Enter the query text you want to include in REST API calls to retrieve the data records of interest.

Apart from the default sample query, the query text can be:

  • a globalMap variable, for example, ((String)globalMap.get("row1.query"))

  • a pre-escaped context variable, for example, context.lpcMDMRestQuery

  • a query including the globalMap variable and/or the context variable, for example, "{'select':{'from':['"+context.myEntity +"'],'fields':[{'field':'"+ (String)globalMap.get("field") +"'}] }}"

To achieve better performance, use the query text to select specific fields rather than use the Retrieve raw data option without defining any field in the query text.

Once you have entered the query text, make sure to set the schema correctly based on the query text. For more information, see How to set the schema correctly based on the query text when using tMDMRestInput.

Warning

You need to select the Retrieve Raw Data check box only if no field is defined in the query text.

 

Die on error

Select this check box to skip the row in error and complete the process for error-free rows. If needed, you can retrieve the rows in error via a Row > Rejects link.

Advanced settings

Batch Size

Number of lines in each processed batch.

When the number of records for the current query is greater than the batch size, the records should be paginated and retrieved batch by batch.

 

tStatCatcher Statistics

Select this check box to gather the processing metadata at the Job level as well as at each component level.

Global Variables

ERROR_MESSAGE: the error message generated by the component when an error occurs. This is an After variable and it returns a string. This variable functions only if the Die on error check box is cleared, if the component has this check box.

NB_LINE: the number of rows processed. This is an After variable and it returns an integer.

A Flow variable functions during the execution of a component while an After variable functions after the execution of the component.

To fill up a field or expression with a variable, press Ctrl + Space to access the variable list and choose the variable to use from it.

For further information about variables, see Talend Studio User Guide.

Usage

tMDMRestInput can be used along with tMDMConnection, tMDMCommit, and tMDMRollback.

tMDMRestInput needs an output link.

Log4j

If you are using a subscription-based version of the Studio, the activity of this component can be logged using the log4j feature. For more information on this feature, see Talend Studio User Guide.
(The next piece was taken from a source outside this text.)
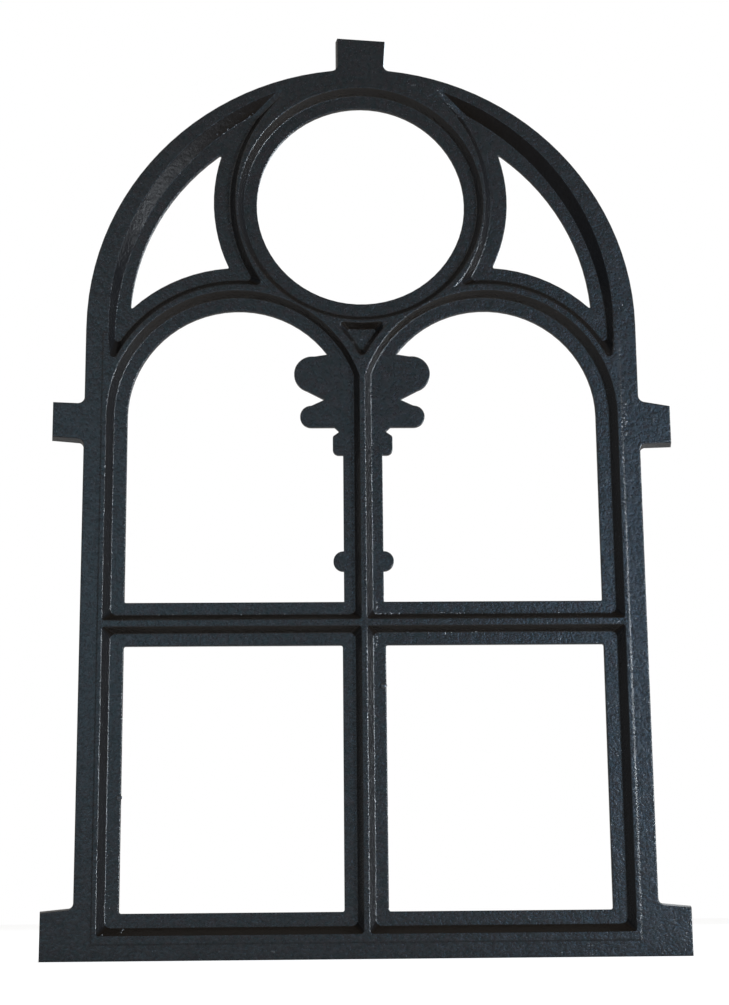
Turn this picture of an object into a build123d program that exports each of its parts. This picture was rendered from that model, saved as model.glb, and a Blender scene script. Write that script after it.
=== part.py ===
import os

from build123d import *

# Iron barn window: one casting, upright as it stands in a wall, millimetres, +Z up.
# X runs across the window, +Y points outdoors, and the glazing side with its ribs faces -Y.
# The origin is on the bed face under the bottom bar, in the middle of the width and depth.

# Frame
frame_width = 570.0
springing_height = 636.5
edge_draft_angle = 8.0

# Depths, measured from the flat outdoor face; the border outside the ribs stands a little lower
flange_thickness = 5.0
rib_height = 9.0
border_step = 0.8

# Bars between the lights
jamb_width = 44.8
bottom_bar_width = 44.7
transom_height = 305.1
transom_width = 43.7
mullion_width = 40.0
lower_mullion_width = 43.2
light_corner_radius = 2.0

# Light heads and round light
head_drop = 95.1
head_inset = 14.2
ring_bar_width = 39.8
crown_bar_width = 42.4

# Glazing rebates: flange round a light, foot of the inner ribs, and how far rib walls lean back
rebate_width = 13.5
mullion_rib_foot = 17.5
transom_rib_foot = 18.6
rib_lean = 6.0
frame_lean = 7.5
rebate_foot_radius = 6.0
rebate_rim_radius = 3.0

# Raised band of the rib tops along the jambs, the bottom bar and the crown
jamb_band_width = 4.5
bottom_band_width = 8.0
ring_band_width = 5.5

# Spandrels: outer bars of the light heads and of the ring, the flange on the ring side, and how
# far the light and the rib walls are flatter there than the round light is
head_outer_bar = 46.5
ring_outer_bar = 45.0
ring_flange_width = 17.0
ring_light_flattening = 14.0
ring_wall_flattening = 30.0
ring_side_rise = 4.0
spandrel_lean = 7.0
spandrel_light_radius = 1.5
spandrel_foot_radius = 3.5
spandrel_rim_radius = 4.0

# Arch side of a spandrel: its light, flange foot and rib top are arcs of their own. Each has its
# radius short of the half width, its centre off the middle line and above the springing.
arch_light_inset = 54.9
arch_light_shift = 9.3
arch_light_rise = 6.1
arch_foot_inset = 2.1
arch_foot_shift = -28.2
arch_foot_rise = -10.6
arch_rim_inset = 15.4
arch_rim_shift = -8.3
arch_rim_rise = 7.2

# Blind pocket between the ring and the light heads
pocket_rim_gap = 2.7
pocket_lean = 5.4
pocket_foot_radius = 2.0
pocket_rim_radius = 5.0

# Fixing lugs
lug_reach = 32.0
lug_overlap = 20.0
lug_root_radius = 5.0
bottom_lug_root = 50.5
bottom_lug_tip = 47.5
left_middle_lug_root = 41.0
left_middle_lug_tip = 39.5
left_middle_lug_drop = 101.6
right_middle_lug_root = 48.5
right_middle_lug_tip = 42.0
right_middle_lug_drop = 104.6
middle_lug_tilt = 2.2
top_lug_left = 25.3
top_lug_right = 25.5
top_lug_spread = 3.5
top_lug_height = 35.6
top_lug_slope = 3.8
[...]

For more information on the log4j logging levels, see the Apache documentation at http://logging.apache.org/log4j/1.2/apidocs/org/apache/log4j/Level.html.

How to set the schema correctly based on the query text when using tMDMRestInput

When using the component tMDMRestInput, you can use the query language to narrow down the data records to be retrieved. For more information, see Talend Help Center (https://help.talend.com).

Based on the query, you need to set the schema correctly for the retrieved data.

Pay attention to the following cases:

  • When a query only counts how many results are returned by the query, you need to define one and only one column count in the schema.

  • When a query gets a metadata field, you need to define a column the same name as the metadata field in the schema.

  • When a query gets one or more fields, you need to define one or more columns whose names are the same as the returned fields in the schema.

  • When a query uses an alias, you need to define a column the same name as the alias field in the schema.

For example, if a query text gets the following fields, you need to define columns in the schema correspondingly: id, price, timestamp, taskid and productname.

 "{
  'select': {
        'from': ['Product'],
        'fields': [
               {'field': 'Product/Id'},
               {'field': 'Product/Price'},
               {'metadata': 'timestamp'},
               {'metadata': 'task_id'},
               {'alias' : [{'name' : 'ProductName'}, {'field': 'Product/Name'}]}
                  ]
             }
}"

Scenario: Reading data from an MDM hub through the REST API

This scenario describes a two-component Job that reads data from a business entity in the MDM server through the REST API.

In this example, we assume that you have already imported the MDM demo project. For further information about how to import a demo project, see Talend Studio User Guide.

This Job fetches data records that pertain to the Product entity of the Product data container in the MDM demo project.

Dropping and linking the components

  1. From the Palette, drop tMDMRestInput and tLogRow onto the design workspace.

  2. Connect the components using a Row > Main link.

Configuring the components

  1. Double-click tMDMRestInput to view its Basic settings in the Component tab.

  2. In the Schema list, select Built-In and then click the [...] button next to Edit schema to open a dialog box in which you can define the structure of the retrieved data.

    In this example, we will extract the four elements of the product information defined in the Product data model into the four fields: id, name, description and price.

  3. Click the [+] button and add four columns of the type String.

    The data records retrieved from the MDM server need to be mapped into a correct schema. For more information, see How to set the schema correctly based on the query text when using tMDMRestInput.

  4. Click OK to validate your changes.

    The [Propagate] dialog box pops up. Click Yes to propagate your changes.

  5. In the URL field, enter the URL to access the MDM server through the REST API. In this example, leave it as default.

  6. In the Username and Password fields, enter the credentials to access the MDM server.

  7. In the Data Container field, enter the name of the container which holds the data you want to retrieve, Product in this example.

    Then, select Master from the Type list.

  8. In the Query Text area, enter the query you want to include in the REST API calls for retrieving the data records of interest. The entire query text is enclosed with double quotes.

    In this example, enter the following to retrieve the product record(s) with a price larger than 500:

    "{'select':{
           'from':['Product'],
           'fields':[{'field':'Product/Id'},
    		   {'field':'Product/Name'},
    		   {'field':'Product/Description'},
    		   {'field':'Product/Price'}					
    		],
            'where': {
            'gt': [
                     {'field':'Product/Price'},
                     {'value':'500'}        
    	        ]
                      }
               }
    }"
  9. Double-click tLogRow and then select Table from the Mode list.

Saving and executing the Job

  1. Press Ctrl+S to save your Job.

  2. Execute the Job by pressing F6 or clicking Run on the Run tab.

    All data records that pertain to the Product entity in the Product data container with a price larger than 500 are retrieved and displayed on the console.